— begin THE RECORDS —
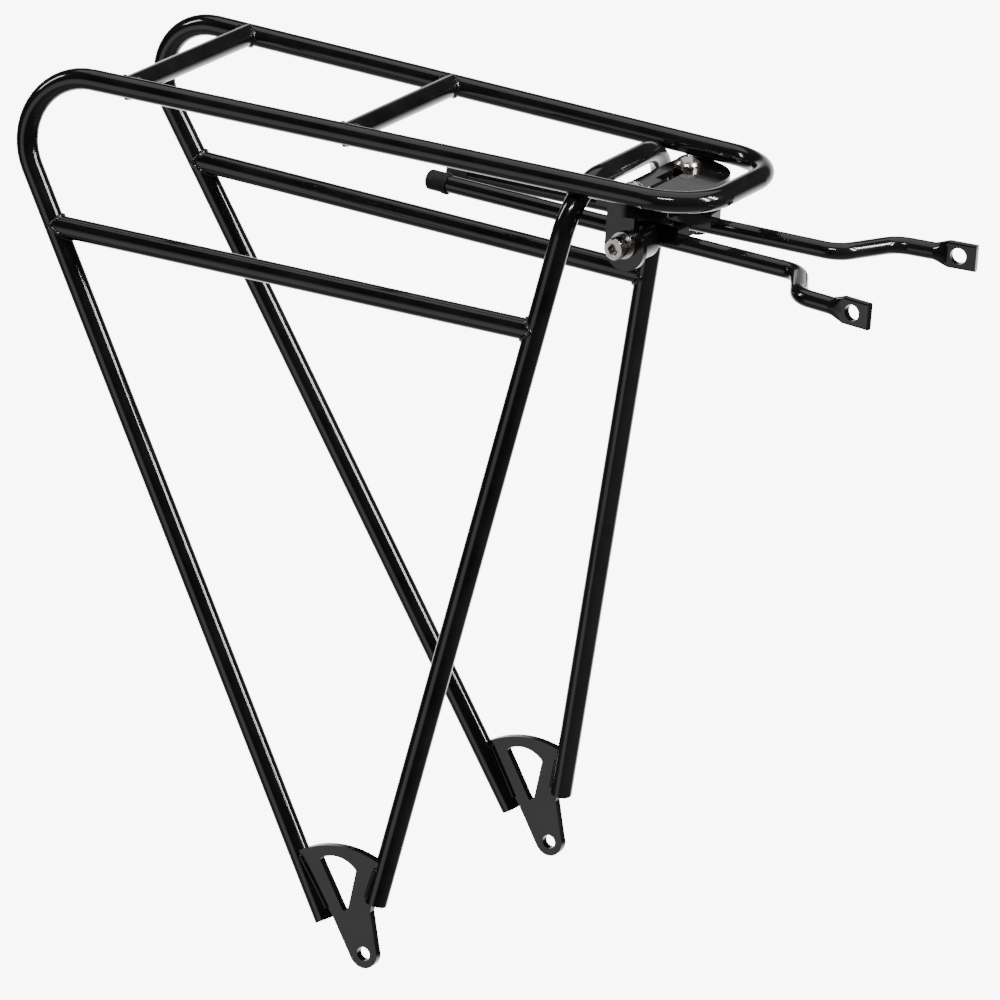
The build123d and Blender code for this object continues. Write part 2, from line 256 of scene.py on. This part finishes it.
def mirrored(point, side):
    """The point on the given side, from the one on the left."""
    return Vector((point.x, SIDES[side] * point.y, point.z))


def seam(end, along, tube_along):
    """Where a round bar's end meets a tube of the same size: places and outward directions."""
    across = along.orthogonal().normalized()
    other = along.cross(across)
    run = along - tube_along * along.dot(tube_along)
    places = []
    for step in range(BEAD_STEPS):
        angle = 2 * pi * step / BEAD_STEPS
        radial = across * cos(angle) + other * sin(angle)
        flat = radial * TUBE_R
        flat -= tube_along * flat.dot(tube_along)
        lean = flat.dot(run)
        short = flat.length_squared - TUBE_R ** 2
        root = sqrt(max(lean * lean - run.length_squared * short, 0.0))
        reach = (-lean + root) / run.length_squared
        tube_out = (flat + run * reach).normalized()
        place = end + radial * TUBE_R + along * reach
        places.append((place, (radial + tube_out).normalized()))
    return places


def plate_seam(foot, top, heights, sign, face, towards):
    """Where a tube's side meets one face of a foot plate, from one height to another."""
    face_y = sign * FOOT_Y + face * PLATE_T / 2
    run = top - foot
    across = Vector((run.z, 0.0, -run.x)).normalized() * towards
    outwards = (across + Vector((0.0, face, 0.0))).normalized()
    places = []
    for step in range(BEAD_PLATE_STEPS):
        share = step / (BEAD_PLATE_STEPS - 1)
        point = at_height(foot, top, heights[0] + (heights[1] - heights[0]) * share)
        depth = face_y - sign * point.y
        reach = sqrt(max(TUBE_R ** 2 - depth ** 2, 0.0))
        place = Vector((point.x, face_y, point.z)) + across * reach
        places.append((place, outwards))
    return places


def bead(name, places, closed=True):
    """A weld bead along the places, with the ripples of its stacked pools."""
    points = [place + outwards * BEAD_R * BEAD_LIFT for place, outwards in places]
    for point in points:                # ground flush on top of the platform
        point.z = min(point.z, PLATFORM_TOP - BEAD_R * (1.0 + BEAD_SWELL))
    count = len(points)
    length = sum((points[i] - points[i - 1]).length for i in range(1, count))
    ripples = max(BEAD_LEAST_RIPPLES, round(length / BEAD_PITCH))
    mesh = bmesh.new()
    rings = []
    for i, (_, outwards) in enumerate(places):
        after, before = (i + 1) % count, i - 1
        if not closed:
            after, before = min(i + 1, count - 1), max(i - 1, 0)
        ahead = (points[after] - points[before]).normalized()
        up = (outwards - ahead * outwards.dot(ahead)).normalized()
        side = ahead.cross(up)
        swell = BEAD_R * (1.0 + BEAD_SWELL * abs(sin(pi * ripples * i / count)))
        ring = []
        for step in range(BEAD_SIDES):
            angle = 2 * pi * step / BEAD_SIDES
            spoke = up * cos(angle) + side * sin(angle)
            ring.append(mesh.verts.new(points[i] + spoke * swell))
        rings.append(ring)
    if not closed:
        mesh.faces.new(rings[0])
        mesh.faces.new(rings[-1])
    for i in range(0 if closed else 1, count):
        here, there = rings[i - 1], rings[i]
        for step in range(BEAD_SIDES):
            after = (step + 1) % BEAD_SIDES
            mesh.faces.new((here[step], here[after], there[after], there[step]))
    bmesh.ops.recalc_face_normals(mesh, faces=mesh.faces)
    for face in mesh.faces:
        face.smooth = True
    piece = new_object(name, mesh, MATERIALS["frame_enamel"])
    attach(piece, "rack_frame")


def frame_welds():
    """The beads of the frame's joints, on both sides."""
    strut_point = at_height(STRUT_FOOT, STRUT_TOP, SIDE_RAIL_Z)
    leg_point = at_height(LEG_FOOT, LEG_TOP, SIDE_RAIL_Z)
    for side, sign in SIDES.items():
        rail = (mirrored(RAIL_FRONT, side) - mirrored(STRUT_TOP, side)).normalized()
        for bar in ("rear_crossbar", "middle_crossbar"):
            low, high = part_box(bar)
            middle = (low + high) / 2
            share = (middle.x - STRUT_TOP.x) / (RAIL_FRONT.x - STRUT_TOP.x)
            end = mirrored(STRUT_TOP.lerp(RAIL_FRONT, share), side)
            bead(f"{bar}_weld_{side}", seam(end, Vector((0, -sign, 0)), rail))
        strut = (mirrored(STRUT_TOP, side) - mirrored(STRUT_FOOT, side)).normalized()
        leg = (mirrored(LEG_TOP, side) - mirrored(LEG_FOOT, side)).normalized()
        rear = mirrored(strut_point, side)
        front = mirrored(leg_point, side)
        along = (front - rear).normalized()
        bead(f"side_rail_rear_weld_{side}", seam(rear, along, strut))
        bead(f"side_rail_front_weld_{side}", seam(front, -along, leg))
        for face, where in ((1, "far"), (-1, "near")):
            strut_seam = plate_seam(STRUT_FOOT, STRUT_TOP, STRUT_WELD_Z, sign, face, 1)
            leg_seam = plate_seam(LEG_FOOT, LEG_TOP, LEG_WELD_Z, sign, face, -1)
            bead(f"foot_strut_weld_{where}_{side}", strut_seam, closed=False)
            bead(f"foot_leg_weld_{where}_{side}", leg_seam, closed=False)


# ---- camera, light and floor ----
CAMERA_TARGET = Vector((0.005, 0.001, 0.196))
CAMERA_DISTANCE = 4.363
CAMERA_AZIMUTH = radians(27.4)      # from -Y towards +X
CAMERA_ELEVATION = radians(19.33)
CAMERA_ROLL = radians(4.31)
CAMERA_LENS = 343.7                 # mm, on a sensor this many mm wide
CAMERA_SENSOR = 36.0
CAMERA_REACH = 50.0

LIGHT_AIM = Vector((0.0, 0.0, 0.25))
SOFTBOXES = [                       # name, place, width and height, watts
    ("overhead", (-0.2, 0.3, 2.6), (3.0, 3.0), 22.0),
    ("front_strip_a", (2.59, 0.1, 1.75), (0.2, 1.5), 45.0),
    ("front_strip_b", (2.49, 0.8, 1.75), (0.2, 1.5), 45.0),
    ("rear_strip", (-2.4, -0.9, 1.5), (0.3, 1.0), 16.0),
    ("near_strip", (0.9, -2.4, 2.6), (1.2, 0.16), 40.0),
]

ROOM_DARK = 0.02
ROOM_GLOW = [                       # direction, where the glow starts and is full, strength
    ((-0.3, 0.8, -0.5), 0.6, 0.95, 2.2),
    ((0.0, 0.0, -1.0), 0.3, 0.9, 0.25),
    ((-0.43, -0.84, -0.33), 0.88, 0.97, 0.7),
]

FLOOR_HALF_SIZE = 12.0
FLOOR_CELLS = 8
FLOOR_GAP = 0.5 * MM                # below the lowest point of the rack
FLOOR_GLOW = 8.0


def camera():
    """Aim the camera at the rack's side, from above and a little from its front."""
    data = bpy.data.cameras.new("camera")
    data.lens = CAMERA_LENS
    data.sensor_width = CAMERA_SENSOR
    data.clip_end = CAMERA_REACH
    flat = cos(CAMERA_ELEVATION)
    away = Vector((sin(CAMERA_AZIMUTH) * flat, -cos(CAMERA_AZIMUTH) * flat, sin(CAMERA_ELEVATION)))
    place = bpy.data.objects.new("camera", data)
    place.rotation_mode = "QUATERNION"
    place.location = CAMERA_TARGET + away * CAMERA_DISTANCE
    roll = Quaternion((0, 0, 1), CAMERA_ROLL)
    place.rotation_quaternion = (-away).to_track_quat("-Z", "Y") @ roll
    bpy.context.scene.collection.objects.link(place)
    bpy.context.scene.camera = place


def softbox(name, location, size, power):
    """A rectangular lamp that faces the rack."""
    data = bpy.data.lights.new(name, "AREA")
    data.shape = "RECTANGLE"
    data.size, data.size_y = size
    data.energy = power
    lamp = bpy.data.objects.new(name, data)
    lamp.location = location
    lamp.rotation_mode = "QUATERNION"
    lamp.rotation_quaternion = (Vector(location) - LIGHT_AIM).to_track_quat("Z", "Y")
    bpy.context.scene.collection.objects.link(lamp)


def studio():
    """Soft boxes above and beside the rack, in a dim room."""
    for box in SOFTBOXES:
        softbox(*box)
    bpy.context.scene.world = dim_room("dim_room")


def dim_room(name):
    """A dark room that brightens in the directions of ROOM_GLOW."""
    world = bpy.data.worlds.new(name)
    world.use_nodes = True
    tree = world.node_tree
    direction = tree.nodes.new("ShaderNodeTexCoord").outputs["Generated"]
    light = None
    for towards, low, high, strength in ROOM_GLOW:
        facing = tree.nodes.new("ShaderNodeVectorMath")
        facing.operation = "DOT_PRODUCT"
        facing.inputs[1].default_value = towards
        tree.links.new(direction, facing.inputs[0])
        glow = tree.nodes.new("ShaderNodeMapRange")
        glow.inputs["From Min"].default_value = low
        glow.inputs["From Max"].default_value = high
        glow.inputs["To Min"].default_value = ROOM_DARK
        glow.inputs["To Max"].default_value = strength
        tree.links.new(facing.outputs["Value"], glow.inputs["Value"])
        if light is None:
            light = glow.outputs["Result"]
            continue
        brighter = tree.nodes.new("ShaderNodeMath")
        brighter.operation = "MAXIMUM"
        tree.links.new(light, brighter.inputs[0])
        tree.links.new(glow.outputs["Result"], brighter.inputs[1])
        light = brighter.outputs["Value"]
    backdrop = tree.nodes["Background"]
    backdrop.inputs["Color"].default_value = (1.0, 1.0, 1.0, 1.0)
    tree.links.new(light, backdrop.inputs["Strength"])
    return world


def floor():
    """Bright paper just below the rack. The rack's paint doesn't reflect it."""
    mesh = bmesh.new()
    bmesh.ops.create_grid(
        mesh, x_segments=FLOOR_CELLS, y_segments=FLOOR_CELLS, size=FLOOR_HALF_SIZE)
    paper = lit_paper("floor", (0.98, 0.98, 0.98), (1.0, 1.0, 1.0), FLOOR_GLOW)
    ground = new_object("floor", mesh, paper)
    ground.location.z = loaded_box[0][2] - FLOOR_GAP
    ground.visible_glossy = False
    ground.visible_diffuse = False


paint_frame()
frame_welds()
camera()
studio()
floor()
— end THE RECORDS —
— begin THE RECORDS —
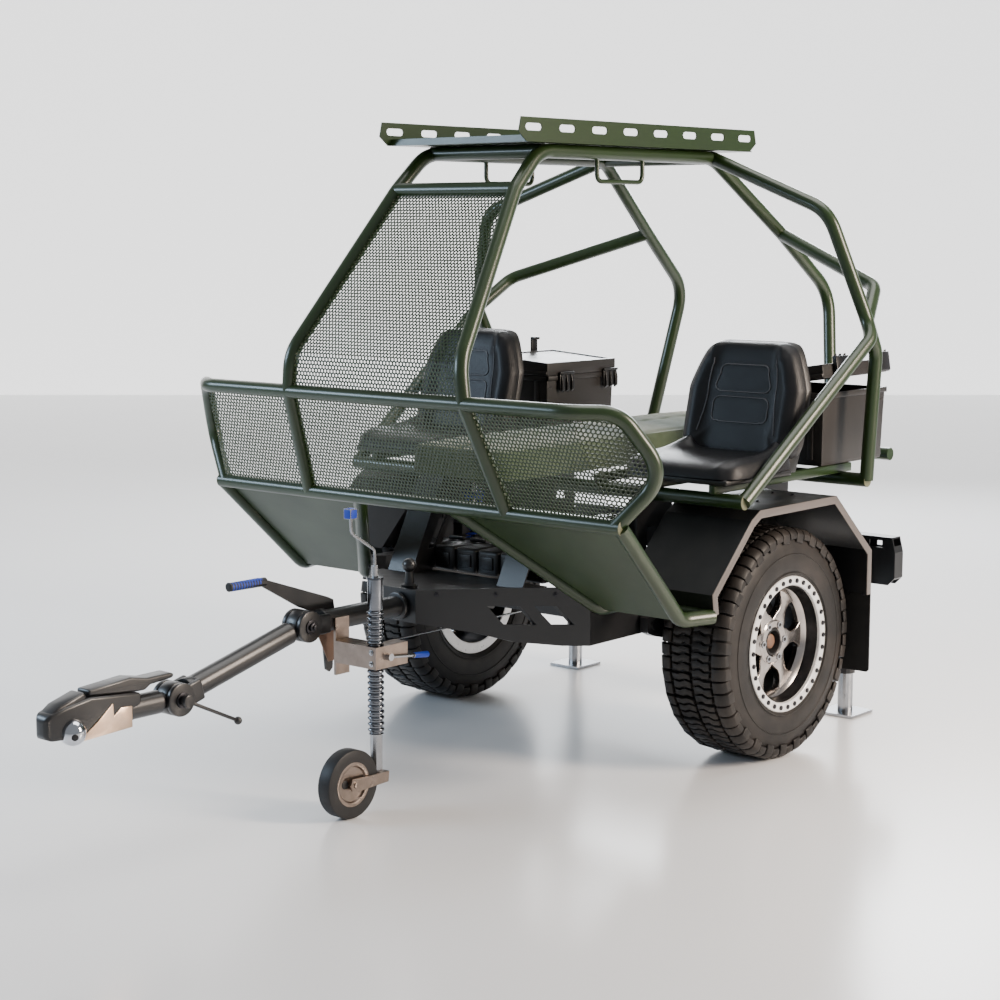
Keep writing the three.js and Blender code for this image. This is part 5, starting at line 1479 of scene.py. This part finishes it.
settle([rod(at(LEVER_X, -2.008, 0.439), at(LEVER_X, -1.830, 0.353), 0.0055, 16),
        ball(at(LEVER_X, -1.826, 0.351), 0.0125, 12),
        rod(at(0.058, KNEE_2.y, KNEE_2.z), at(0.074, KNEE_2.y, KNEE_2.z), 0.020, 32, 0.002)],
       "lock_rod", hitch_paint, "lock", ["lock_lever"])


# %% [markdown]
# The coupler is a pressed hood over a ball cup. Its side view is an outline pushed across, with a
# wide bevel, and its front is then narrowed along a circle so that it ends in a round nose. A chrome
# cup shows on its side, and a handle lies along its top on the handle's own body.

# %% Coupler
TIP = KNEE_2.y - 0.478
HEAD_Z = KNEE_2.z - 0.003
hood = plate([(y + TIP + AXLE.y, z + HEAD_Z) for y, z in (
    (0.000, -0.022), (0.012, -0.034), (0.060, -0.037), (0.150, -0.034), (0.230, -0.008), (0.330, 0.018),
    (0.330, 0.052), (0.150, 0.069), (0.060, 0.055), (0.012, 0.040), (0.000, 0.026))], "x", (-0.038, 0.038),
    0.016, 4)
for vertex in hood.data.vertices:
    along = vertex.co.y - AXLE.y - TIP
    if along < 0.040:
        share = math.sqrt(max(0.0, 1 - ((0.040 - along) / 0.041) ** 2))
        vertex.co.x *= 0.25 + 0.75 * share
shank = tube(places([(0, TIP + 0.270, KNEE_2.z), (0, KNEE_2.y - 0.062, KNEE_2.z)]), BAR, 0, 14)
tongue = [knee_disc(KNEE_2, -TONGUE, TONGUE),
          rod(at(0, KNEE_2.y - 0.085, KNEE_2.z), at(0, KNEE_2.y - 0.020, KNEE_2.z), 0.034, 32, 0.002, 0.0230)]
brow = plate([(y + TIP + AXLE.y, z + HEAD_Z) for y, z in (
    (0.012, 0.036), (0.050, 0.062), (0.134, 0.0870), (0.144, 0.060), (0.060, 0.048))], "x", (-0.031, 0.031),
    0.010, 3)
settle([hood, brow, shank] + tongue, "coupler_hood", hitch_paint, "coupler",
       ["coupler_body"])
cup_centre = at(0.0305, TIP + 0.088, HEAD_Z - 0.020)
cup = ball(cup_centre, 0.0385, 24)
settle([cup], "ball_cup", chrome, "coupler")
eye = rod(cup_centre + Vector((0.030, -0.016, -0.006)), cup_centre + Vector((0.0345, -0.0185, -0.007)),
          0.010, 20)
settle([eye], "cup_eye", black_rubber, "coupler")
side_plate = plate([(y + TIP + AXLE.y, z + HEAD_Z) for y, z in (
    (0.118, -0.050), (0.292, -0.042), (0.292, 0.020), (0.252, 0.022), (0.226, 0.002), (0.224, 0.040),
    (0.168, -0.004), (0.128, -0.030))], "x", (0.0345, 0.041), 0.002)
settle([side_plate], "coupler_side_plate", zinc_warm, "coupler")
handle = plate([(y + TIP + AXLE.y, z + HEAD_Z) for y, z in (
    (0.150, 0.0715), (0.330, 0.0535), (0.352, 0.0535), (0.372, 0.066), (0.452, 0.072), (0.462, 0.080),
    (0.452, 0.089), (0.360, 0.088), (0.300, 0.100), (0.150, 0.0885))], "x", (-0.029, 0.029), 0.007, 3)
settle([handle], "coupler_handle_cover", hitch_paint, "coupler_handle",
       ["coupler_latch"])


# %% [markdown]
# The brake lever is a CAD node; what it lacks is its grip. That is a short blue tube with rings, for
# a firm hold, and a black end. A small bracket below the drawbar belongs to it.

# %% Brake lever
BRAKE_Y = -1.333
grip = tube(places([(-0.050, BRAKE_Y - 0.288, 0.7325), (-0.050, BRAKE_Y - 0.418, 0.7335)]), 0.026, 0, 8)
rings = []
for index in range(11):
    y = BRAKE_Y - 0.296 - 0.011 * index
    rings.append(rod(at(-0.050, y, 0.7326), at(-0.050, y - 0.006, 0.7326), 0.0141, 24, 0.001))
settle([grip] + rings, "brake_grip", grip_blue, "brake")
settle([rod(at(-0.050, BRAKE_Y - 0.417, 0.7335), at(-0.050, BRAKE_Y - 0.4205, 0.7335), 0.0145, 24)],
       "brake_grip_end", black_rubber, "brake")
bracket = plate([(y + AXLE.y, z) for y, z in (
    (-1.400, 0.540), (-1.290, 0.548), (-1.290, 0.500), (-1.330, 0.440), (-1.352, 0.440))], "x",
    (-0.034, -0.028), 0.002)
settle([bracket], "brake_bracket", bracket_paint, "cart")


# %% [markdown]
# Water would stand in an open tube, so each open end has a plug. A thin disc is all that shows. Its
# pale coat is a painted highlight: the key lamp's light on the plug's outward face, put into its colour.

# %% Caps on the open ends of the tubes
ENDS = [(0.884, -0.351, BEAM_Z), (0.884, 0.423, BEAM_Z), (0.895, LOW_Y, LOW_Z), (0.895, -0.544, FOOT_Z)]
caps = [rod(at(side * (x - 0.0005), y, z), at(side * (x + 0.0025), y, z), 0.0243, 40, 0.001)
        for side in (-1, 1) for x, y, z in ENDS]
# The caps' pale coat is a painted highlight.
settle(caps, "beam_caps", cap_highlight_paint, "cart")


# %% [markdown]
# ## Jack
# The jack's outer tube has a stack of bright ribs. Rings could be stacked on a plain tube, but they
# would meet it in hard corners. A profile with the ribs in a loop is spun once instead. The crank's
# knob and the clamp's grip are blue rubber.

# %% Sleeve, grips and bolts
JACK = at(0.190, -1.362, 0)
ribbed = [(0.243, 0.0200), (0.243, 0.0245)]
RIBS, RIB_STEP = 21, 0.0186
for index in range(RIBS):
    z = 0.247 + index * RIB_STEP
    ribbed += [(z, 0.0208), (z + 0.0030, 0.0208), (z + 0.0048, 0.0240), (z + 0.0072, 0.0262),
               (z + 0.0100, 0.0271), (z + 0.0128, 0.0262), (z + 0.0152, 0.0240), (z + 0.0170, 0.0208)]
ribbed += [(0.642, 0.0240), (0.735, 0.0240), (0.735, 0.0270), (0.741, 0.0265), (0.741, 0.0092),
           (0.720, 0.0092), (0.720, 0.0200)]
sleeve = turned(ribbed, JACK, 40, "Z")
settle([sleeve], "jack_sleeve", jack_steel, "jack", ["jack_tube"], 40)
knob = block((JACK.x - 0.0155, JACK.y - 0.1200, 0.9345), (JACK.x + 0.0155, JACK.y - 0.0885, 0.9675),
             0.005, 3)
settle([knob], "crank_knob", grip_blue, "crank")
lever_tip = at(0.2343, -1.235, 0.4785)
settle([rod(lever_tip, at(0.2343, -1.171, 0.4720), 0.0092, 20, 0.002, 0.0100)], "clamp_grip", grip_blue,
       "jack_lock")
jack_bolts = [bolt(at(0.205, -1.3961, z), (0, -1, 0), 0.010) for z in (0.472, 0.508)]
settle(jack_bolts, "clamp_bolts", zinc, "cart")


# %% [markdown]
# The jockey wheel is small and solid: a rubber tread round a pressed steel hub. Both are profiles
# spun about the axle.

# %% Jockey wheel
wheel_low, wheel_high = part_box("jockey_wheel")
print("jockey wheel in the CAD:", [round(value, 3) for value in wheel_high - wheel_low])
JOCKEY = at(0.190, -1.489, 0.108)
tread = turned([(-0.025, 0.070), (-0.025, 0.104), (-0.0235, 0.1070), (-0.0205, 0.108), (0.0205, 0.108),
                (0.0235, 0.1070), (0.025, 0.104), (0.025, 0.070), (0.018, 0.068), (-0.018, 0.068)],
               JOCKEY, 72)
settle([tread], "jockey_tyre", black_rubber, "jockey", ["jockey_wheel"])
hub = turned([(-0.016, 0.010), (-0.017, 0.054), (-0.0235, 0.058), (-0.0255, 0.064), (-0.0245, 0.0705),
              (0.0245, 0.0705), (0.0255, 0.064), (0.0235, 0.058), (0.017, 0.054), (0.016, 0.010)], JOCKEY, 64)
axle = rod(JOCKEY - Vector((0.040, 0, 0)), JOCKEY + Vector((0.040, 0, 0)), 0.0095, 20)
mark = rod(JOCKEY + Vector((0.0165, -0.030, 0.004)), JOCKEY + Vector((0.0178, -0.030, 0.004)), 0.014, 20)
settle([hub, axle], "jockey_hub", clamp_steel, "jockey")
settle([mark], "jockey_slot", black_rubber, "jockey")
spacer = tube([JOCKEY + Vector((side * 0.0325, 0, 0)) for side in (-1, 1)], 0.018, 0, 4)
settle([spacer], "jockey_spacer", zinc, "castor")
— end THE RECORDS —
INSTRUCTION
Look through the entries above and list every line containing "Blender".

EXERCISE RESULT
The build123d and Blender code for this object continues. Write part 2, from line 256 of scene.py on. This part finishes it.
Keep writing the three.js and Blender code for this image. This is part 5, starting at line 1479 of scene.py. This part finishes it.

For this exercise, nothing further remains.